After a fire destroyed their communal buildings in 1235, the monks of Reichenau stopped living under the same roof. In the 1360s, with the abbey in debt, Reichenau’s cellarer blinded a fisherman as punishment for poaching in its waters, and by 1453 the abbot had enclosed the dwindling community behind a high stone wall. Throughout its long history, the abbey had always guarded both its resources and its separation, even as Reichenau abbots were sent off as agents of empire. The Carolingian abbot Heito went to Constantinople on Charlemagne’s behalf, and the Ottonian abbot Witigowo accompanied Otto III to Rome for his coronation as Holy Roman Emperor.
In Konstanz, we spot this Otto as a toddler on a panel of elephant ivory carved in 980s Milan. He’s being held up to the feet of Christ by his mother, the Ottonian empress and Byzantine princess Theophano. His father, Otto II, had married Theophano at St. Peter’s in Rome in 972—though she was “not the desired maiden,” Thietmar of Merseburg records that Theophano had arrived from Constantinople with a “splendid entourage and magnificent gifts,” and the alliance went ahead. Traveling back from the wedding together with Theophano’s imperial in-laws, the party stopped on Reichenau. We don’t know exactly what finery Theophano brought with her into this new life, but some have seen the influence of her Byzantine style in a liturgical book of prayers made on Reichenau at just this time (see illustration at right).

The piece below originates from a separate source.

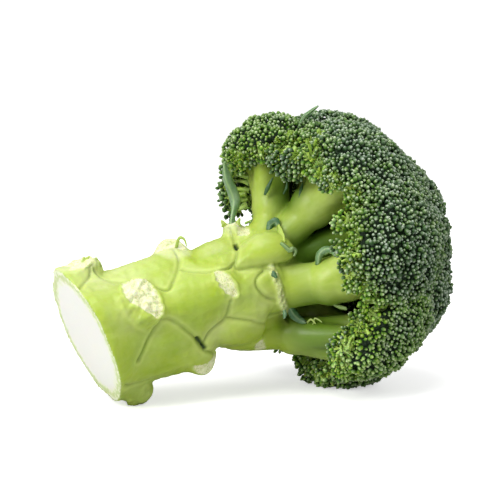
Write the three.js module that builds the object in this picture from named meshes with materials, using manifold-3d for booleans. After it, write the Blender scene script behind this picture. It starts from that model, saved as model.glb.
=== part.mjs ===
import * as THREE from "three";
import { ConvexHull } from "three/addons/math/ConvexHull.js";
import { mergeVertices } from "three/addons/utils/BufferGeometryUtils.js";
import Module from "manifold-3d";

// A head of broccoli, as cut, lying on its side. Millimetres and degrees, +Z up.
// The cut end of the stalk is towards -X, the crown towards +X, and -Y is its better side.
// A place on the stalk is its distance from the cut, its angle round the stalk (0 up, 90 towards
// -Y, 180 down) and its distance from the stalk's middle. A direction in the crown is the angle
// away from the stalk's line and the same angle round it.

// The stalk's line
const middleX = -73.1; // middle of the cut face; the box is centred on the origin
const middleY = -0.16;
const cutHeight = 28;
const axisTilt = 11;
const crownDistance = 107; // cut face to the middle of the crown
const crownLift = 10; // how far the stalk has bent up by there

// The crown
const hollowRadius = 50; // the space under the florets that the branches cross
const hollowBack = 8; // its middle lies this far behind the crown's
const branchEndRadius = 49.1;
const pieceGap = 0.35;
const budSpacing = 9.4;
const budRise = 3.2; // from the valley between buds to a bud's tip
const shoulderDrop = 0.8; // a bud's shoulder lies this far under its tip
const shoulderWidth = 0.64; // as a share of the way to the valley
const budLift = 0.8; // how much buds differ in height
const budJitter = 0.45; // how uneven their spacing is
const hexagonShare = Math.sqrt(3) / 2;
const creaseReach = 1.5; // buds go this far past a crease before it is cut
const seed = 20731;

const heads = [
  { name: "floret_top", away: 110, round: -13, lobe: 23.5, outer: 66.5 },
  { name: "floret_upper", away: 70, round: -4, lobe: 33, outer: 62 },
  { name: "floret_upper_front", away: 80, round: 36, lobe: 34, outer: 60.5 },
  { name: "floret_front", away: 78, round: 84, lobe: 33, outer: 59.5 },
  { name: "floret_lower_front", away: 90, round: 134, lobe: 29, outer: 61 },
  { name: "floret_bottom", away: 79, round: 180, lobe: 31, outer: 62.5 },
  { name: "floret_lower_back", away: 92, round: 225, lobe: 30, outer: 61 },
  { name: "floret_back", away: 80, round: 268, lobe: 32, outer: 59.5 },
  { name: "floret_upper_back", away: 92, round: 318, lobe: 20.5, outer: 62.5 },
  { name: "floret_inner_front", away: 36, round: 60, lobe: 36, outer: 58.5 },
  { name: "floret_inner_low", away: 38, round: 150, lobe: 36, outer: 58.5 },
  { name: "floret_inner_back", away: 38, round: 240, lobe: 36, outer: 58.5 },
  { name: "floret_inner_high", away: 40, round: 322, lobe: 36, outer: 58.5 },
  { name: "floret_tip", away: 0, round: 0, lobe: 36, outer: 57.5 },
];

// Branches: where each leaves the stalk, how thick it is there and under its floret.
// Those of the outer florets fork into twigs; the inner ones are hidden and stay plain.
const branches = [
  { head: "floret_top", from: 74, round: -2, out: 12, thick: 7.8, end: 7, twigs: 3 },
  { head: "floret_upper", from: 86, round: -10, out: 7, thick: 7, end: 8, twigs: 3 },
  { head: "floret_upper_front", from: 80, round: 38, out: 11, thick: 10, end: 12, twigs: 3 },
  { head: "floret_front", from: 78, round: 88, out: 12, thick: 9, end: 11, twigs: 3 },
  { head: "floret_lower_front", from: 58, round: 168, out: 15, thick: 9.5, end: 8, twigs: 3 },
  { head: "floret_bottom", from: 76, round: 186, out: 11, thick: 8, end: 9, twigs: 3 },
  { head: "floret_lower_back", from: 78, round: 228, out: 11, thick: 8, end: 9, twigs: 3 },
  { head: "floret_back", from: 82, round: 268, out: 11, thick: 9, end: 10, twigs: 3 },
  { head: "floret_upper_back", from: 80, round: 312, out: 12, thick: 6, end: 6, twigs: 3 },
  { head: "floret_inner_front", from: 92, round: 60, out: 4, thick: 7, end: 8, twigs: 0 },
  { head: "floret_inner_low", from: 92, round: 150, out: 4, thick: 7, end: 8, twigs: 0 },
  { head: "floret_inner_back", from: 92, round: 240, out: 4, thick: 7, end: 8, twigs: 0 },
  { head: "floret_inner_high", from: 92, round: 322, out: 4, thick: 7, end: 8, twigs: 0 },
  { head: "floret_tip", from: 94, round: 0, out: 0, thick: 8, end: 9, twigs: 0 },
];
const branchReach = 14; // how far along the stalk a branch still hugs it
const branchRise = 8;
const branchEndRun = 20; // the last stretch, straight at its floret
const branchFlatness = 0.25;
const outerLimb = { sides: 9, steps: 5 };
const innerLimb = { sides: 6, steps: 3 };
const twigLimb = { sides: 5, steps: 2 };
const forkAt = 0.62; // how far along a branch its twigs start
const twigSpread = 24; // degrees off the middle of the floret
const twigRadius = 2.3;
const twigBow = 3;

// Stalk: its radius at distances from the cut
const cutOverhang = 3; // the stalk runs this far past the middle that distances count from
const stalkEnd = 104;
const stalkRadii = [
  [-12, 26.4],
  [0, 26],
  [12, 24.6],
  [30, 23.6],
  [45, 23],
  [60, 22.2],
  [75, 21],
  [88, 17],
  [104, 9],
];
const cutSlope = 0.22; // the knife went through at a slant
const stalkSides = 32;
const stalkRings = 20;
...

At the exhibition, the Petershausen Sacramentary is open to a two-page spread with a regal Virgin Mary in elaborate Byzantine jewelry. Hovering before a shimmering roundel, Mary is turned toward her son, seated in majesty on the facing page within a matching sphere. She has left the manger and stable behind and appears in patterned silk, dangling gems, and crown as the queen of an azurite-blue heaven. Holding a codex as well as a jeweled cross, this overloaded mother of God doubles as Ecclesia, the personified Church and bride of Christ. With the closing of the book, mother and son, Church and Christ, bride and bridegroom, press together into one.